**Excerpted data:**
_ _ _
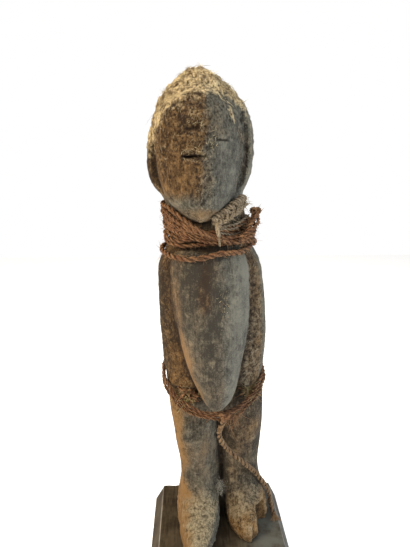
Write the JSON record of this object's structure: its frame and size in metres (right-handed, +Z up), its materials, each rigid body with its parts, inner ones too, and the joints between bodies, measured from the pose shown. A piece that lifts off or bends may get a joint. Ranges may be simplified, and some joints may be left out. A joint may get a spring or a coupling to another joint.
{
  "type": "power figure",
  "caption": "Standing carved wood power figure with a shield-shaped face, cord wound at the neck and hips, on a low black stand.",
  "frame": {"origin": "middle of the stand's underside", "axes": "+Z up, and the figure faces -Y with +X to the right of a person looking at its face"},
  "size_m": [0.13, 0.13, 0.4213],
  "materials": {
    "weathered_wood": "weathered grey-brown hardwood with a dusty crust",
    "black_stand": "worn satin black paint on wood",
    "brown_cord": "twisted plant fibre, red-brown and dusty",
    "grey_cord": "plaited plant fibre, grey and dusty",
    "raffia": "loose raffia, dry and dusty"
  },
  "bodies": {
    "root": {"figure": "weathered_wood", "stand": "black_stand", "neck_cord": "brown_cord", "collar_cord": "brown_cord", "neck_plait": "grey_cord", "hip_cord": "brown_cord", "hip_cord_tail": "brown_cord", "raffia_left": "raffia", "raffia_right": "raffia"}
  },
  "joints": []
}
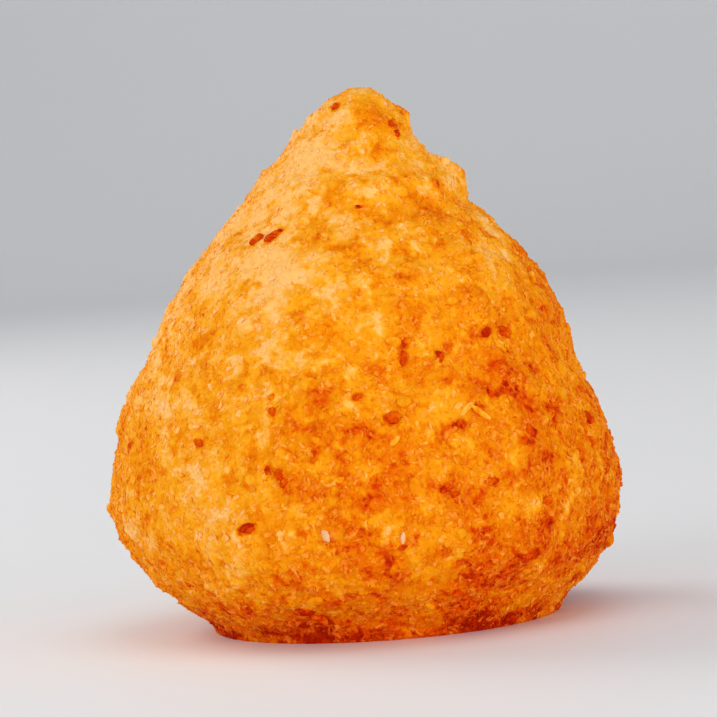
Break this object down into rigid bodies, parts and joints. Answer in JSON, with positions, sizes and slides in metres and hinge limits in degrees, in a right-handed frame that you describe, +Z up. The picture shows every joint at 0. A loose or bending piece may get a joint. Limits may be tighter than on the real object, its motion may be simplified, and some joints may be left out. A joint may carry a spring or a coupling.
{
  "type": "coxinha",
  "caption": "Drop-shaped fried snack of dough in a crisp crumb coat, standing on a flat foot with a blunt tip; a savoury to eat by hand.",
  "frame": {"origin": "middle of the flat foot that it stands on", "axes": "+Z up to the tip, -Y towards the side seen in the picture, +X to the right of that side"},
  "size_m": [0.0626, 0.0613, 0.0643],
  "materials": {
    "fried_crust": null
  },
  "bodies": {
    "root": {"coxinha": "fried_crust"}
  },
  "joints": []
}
_ _ _
**Directions for this task:**
Reproduce the material precisely, including every line.

**Solution to the problem:**
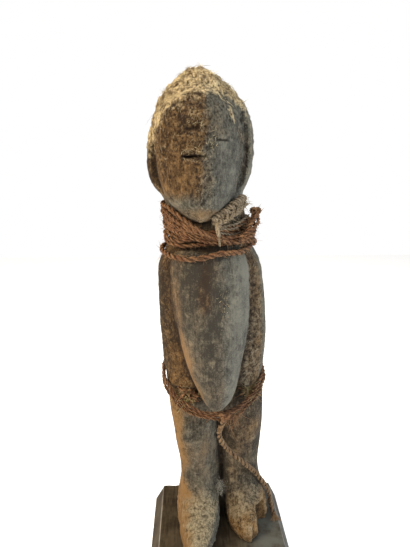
Write the JSON record of this object's structure: its frame and size in metres (right-handed, +Z up), its materials, each rigid body with its parts, inner ones too, and the joints between bodies, measured from the pose shown. A piece that lifts off or bends may get a joint. Ranges may be simplified, and some joints may be left out. A joint may get a spring or a coupling to another joint.
{
  "type": "power figure",
  "caption": "Standing carved wood power figure with a shield-shaped face, cord wound at the neck and hips, on a low black stand.",
  "frame": {"origin": "middle of the stand's underside", "axes": "+Z up, and the figure faces -Y with +X to the right of a person looking at its face"},
  "size_m": [0.13, 0.13, 0.4213],
  "materials": {
    "weathered_wood": "weathered grey-brown hardwood with a dusty crust",
    "black_stand": "worn satin black paint on wood",
    "brown_cord": "twisted plant fibre, red-brown and dusty",
    "grey_cord": "plaited plant fibre, grey and dusty",
    "raffia": "loose raffia, dry and dusty"
  },
  "bodies": {
    "root": {"figure": "weathered_wood", "stand": "black_stand", "neck_cord": "brown_cord", "collar_cord": "brown_cord", "neck_plait": "grey_cord", "hip_cord": "brown_cord", "hip_cord_tail": "brown_cord", "raffia_left": "raffia", "raffia_right": "raffia"}
  },
  "joints": []
}
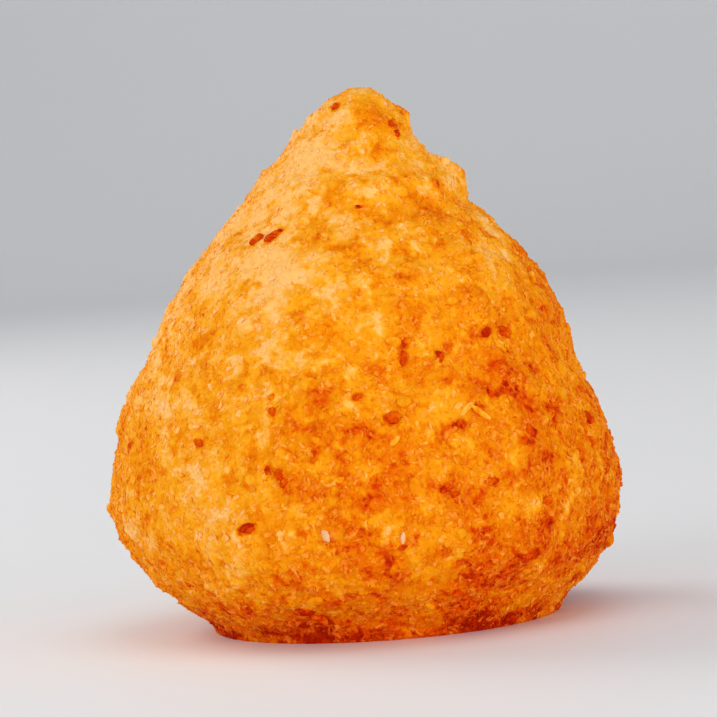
Break this object down into rigid bodies, parts and joints. Answer in JSON, with positions, sizes and slides in metres and hinge limits in degrees, in a right-handed frame that you describe, +Z up. The picture shows every joint at 0. A loose or bending piece may get a joint. Limits may be tighter than on the real object, its motion may be simplified, and some joints may be left out. A joint may carry a spring or a coupling.
{
  "type": "coxinha",
  "caption": "Drop-shaped fried snack of dough in a crisp crumb coat, standing on a flat foot with a blunt tip; a savoury to eat by hand.",
  "frame": {"origin": "middle of the flat foot that it stands on", "axes": "+Z up to the tip, -Y towards the side seen in the picture, +X to the right of that side"},
  "size_m": [0.0626, 0.0613, 0.0643],
  "materials": {
    "fried_crust": null
  },
  "bodies": {
    "root": {"coxinha": "fried_crust"}
  },
  "joints": []
}